Webinar menghadirkan Dekan fakultas hukum UPGRIS Dr Sapto Budoyo SH MH, Pakar perlindungan anak dan perempuan fakultas hukum Universitas Diponegoro Dr Lita Tyesta ALW SH MHum, wakil Ketua komisi perlindungan anak Indonesia Pusat, Rita Pranawati MS dan Asep Cuwantoro MPd Komisioner KPID Provinsi Jawa Tengah periode 2014-2021.
Dekan FH UPGRIS mengatakan Kegiatan ini merupakan bentuk eksistensi utama fakultas hukum yang berkualitas dan kompeten dengan kemandirian rakyat yang sadar hukum. Perempuan dan anak merupakan kaum yang sangat rentan terhadap diskriminasi terhadap kasus pelecahan atau kriminal.
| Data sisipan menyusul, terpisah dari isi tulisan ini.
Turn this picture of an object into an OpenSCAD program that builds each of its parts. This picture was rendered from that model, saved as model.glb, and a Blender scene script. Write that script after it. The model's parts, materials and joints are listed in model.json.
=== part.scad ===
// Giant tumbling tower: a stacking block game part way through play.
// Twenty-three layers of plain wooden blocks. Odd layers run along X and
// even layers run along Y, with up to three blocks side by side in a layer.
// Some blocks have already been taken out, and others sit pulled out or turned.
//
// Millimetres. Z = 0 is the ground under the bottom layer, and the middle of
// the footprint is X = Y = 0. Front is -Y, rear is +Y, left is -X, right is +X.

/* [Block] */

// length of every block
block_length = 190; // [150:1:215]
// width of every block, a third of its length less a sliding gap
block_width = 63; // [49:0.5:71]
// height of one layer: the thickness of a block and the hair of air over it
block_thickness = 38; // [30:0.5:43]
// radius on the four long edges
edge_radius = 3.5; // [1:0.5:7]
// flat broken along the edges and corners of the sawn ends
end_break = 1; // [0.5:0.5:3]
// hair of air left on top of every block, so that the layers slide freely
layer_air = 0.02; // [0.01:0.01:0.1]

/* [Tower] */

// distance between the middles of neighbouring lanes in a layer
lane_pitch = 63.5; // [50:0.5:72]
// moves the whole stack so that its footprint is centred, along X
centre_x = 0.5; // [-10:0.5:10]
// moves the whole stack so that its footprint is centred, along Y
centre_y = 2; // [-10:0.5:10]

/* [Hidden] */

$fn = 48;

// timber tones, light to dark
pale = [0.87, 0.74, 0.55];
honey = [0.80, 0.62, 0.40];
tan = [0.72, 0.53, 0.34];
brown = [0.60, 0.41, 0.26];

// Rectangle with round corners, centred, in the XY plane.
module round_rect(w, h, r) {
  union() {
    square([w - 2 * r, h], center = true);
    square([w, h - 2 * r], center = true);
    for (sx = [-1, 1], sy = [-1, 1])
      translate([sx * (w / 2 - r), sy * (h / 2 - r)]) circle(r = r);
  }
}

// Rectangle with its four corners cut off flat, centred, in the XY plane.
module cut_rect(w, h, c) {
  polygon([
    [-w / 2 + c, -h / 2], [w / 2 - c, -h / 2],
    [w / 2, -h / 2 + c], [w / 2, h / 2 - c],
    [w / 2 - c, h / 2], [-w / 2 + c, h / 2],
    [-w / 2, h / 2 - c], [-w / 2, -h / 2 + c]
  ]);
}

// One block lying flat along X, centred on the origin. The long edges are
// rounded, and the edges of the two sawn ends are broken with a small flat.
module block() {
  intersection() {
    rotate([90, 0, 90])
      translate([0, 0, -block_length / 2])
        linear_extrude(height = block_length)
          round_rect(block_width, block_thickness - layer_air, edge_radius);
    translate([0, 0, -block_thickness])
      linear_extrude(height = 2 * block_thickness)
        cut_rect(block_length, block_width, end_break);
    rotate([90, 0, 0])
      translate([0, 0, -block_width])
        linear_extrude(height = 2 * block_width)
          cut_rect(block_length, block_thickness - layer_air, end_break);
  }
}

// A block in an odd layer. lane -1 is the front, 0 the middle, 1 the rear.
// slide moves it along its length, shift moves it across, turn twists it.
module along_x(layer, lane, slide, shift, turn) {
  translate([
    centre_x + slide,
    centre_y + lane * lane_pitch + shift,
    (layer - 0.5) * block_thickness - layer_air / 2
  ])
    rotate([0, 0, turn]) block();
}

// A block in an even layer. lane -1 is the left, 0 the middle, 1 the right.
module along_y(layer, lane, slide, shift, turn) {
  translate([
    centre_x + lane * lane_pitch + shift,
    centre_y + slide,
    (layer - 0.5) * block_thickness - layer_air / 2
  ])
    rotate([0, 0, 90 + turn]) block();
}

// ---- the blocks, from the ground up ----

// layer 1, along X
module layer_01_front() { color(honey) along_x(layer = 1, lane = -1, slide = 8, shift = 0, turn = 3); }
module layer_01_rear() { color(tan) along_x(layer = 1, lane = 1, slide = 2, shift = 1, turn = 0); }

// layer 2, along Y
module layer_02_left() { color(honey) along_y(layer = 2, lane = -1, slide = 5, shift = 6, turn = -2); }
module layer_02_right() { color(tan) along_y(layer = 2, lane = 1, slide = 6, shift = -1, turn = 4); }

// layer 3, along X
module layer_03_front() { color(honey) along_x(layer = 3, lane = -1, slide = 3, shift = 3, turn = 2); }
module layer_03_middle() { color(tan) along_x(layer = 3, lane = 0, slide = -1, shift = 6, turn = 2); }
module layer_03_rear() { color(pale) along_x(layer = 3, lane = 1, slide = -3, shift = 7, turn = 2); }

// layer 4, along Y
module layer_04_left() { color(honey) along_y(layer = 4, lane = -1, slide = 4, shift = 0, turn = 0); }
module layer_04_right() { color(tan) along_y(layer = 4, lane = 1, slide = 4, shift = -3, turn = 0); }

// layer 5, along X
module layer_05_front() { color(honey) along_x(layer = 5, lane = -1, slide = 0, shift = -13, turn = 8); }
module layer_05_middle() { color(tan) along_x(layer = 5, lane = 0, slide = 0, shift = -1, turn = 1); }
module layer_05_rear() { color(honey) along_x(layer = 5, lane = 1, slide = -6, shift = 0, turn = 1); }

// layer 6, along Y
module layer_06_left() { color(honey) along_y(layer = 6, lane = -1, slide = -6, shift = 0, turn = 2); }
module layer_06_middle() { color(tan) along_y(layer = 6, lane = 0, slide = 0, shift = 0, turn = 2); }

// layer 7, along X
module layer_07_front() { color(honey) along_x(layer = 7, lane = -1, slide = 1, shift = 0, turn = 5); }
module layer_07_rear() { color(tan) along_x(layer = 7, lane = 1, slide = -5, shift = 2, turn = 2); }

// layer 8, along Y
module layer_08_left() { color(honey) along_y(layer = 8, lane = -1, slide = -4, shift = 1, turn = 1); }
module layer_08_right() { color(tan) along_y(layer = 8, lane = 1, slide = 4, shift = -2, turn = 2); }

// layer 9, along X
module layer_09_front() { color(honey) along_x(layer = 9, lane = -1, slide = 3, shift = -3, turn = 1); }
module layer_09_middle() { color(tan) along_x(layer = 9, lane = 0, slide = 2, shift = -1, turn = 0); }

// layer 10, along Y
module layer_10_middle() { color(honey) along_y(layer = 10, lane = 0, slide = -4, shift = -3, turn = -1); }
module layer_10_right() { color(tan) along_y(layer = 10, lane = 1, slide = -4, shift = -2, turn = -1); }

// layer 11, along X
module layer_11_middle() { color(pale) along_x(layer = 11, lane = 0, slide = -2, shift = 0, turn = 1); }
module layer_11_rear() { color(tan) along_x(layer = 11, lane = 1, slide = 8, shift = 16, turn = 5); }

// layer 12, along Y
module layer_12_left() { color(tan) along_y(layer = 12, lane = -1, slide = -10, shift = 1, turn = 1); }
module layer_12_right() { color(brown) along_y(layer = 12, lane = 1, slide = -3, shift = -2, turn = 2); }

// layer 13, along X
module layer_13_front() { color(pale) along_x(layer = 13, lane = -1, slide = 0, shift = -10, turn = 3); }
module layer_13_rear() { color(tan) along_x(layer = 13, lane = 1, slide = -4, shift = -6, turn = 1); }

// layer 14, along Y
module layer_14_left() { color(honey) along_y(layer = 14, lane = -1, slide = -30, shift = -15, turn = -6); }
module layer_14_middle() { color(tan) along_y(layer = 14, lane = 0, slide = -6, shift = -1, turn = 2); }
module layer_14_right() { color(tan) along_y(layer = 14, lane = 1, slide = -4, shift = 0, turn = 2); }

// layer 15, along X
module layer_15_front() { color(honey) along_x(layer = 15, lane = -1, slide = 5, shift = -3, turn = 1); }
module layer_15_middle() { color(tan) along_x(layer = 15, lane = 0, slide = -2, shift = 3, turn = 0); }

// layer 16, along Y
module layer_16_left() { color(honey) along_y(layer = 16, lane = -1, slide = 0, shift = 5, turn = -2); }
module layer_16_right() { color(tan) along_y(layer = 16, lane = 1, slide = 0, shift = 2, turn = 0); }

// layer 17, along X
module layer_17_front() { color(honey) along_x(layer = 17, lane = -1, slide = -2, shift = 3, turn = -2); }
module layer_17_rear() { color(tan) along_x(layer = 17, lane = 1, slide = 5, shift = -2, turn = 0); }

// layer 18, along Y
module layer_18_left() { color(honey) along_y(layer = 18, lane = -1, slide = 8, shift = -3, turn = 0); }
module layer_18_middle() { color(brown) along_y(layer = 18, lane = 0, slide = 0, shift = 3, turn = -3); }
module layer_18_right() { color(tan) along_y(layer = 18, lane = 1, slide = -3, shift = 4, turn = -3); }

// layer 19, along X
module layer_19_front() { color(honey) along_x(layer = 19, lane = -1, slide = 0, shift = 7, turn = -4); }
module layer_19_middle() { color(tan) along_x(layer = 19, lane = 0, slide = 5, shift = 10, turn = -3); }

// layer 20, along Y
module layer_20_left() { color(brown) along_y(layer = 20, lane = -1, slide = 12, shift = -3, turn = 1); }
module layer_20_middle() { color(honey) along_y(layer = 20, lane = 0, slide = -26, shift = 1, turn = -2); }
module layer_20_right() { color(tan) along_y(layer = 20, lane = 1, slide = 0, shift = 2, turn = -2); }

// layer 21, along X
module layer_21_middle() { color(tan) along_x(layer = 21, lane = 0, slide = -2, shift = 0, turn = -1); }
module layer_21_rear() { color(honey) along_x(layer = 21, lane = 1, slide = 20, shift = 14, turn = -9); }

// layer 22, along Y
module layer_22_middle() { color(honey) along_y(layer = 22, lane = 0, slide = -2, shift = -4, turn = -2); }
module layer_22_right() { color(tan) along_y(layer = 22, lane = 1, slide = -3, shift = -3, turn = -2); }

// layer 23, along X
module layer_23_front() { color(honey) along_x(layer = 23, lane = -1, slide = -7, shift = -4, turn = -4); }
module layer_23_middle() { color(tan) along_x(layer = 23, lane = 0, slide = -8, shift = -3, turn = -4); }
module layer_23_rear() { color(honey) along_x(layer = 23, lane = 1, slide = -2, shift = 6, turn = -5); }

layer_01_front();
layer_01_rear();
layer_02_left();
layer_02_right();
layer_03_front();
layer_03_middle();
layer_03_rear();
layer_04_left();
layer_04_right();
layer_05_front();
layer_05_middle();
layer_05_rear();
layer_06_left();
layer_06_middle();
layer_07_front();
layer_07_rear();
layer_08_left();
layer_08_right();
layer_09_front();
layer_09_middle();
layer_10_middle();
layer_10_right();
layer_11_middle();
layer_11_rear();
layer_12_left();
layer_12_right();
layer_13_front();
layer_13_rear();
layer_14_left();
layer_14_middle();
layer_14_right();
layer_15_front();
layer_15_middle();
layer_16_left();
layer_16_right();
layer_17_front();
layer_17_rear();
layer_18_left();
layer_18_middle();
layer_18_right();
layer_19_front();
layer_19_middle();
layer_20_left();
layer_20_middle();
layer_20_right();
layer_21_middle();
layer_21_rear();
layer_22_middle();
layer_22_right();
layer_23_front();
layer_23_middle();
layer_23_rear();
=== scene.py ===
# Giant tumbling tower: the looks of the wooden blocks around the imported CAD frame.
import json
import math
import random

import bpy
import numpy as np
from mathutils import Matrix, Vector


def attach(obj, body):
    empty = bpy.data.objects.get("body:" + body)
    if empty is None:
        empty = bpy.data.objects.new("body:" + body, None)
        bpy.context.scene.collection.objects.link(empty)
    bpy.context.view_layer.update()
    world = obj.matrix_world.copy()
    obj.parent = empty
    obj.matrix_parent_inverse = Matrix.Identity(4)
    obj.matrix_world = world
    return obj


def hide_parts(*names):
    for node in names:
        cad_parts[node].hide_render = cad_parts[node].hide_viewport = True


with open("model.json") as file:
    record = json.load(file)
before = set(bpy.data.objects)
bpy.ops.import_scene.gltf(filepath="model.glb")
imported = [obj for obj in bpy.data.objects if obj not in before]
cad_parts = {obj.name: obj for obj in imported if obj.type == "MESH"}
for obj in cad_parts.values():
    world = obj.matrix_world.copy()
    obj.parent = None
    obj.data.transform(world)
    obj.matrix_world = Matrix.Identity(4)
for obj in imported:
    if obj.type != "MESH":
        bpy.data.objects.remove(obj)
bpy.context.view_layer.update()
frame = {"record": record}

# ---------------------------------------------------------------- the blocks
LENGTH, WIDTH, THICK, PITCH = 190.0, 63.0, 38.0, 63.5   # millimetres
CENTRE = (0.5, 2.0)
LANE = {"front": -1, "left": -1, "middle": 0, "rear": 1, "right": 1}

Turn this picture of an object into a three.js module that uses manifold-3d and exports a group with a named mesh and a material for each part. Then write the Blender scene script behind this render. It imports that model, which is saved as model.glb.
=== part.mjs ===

“Hak Asasi Manusia (HAM) sebagai warga negara sering menjadi isu yang paling sensitif. Tayangan kekerasan baik fisik maupun verbal secara visual sering terjadi di dunia penyiaran ataupun media sosial. Tindakan diksriminatif perempuan dan anak sering menjadi korban selalu ditayangkan secara jelas,” papar Sapto.
Menurutnya hal ini memberi dampak non edukatif, bahkan bisa menciderai HAM anak dan perempuan.
“Permasalahan seperti ini yang melatarbelakangi fakultas hukum UPGRIS berinisiatif menyelenggarakan webinar Perlindungan hukum perempuan dan anak terhadap eksploitasi dalam dunia penyiaran,” tambahnya.
Sementara itu Asep Cuwantoro menjelaskan Komisi Penyiaran Indonesia (KPI) merupakan lembaga negara yang bersifat independent yang ada di pusat dan di daerah yang tugas dan wewenangnya diatur dalam undang-undang penyiaran (UU 32/2002) sebagai wujud peran serta masyarakat di bidang penyiaran.
“KPI sebagai lembaga negara yang bersifat independent mengatur hal-hal mengenai penyiaran. Saat menyaksikan tayang TV atau medsos saat ini harus cerdas. Jangan sampai anak atau generasi muda terjebak pada kehidupan hedonis yang salah kaprah,” katanya.
Asep menambahkan Gambaran anak remaja khususnya perempuan di TV atau Sinetron kerap kali dijumpai menampilkan adegan negatif. Adegan makan kelinci yang masih hidup, mencekik, penggunaan alat tes kehamilan, adegan merokok, penggunaan seragam sekolah yang seronok. Hal ini sangat bertentangan dengan budaya Indonesia.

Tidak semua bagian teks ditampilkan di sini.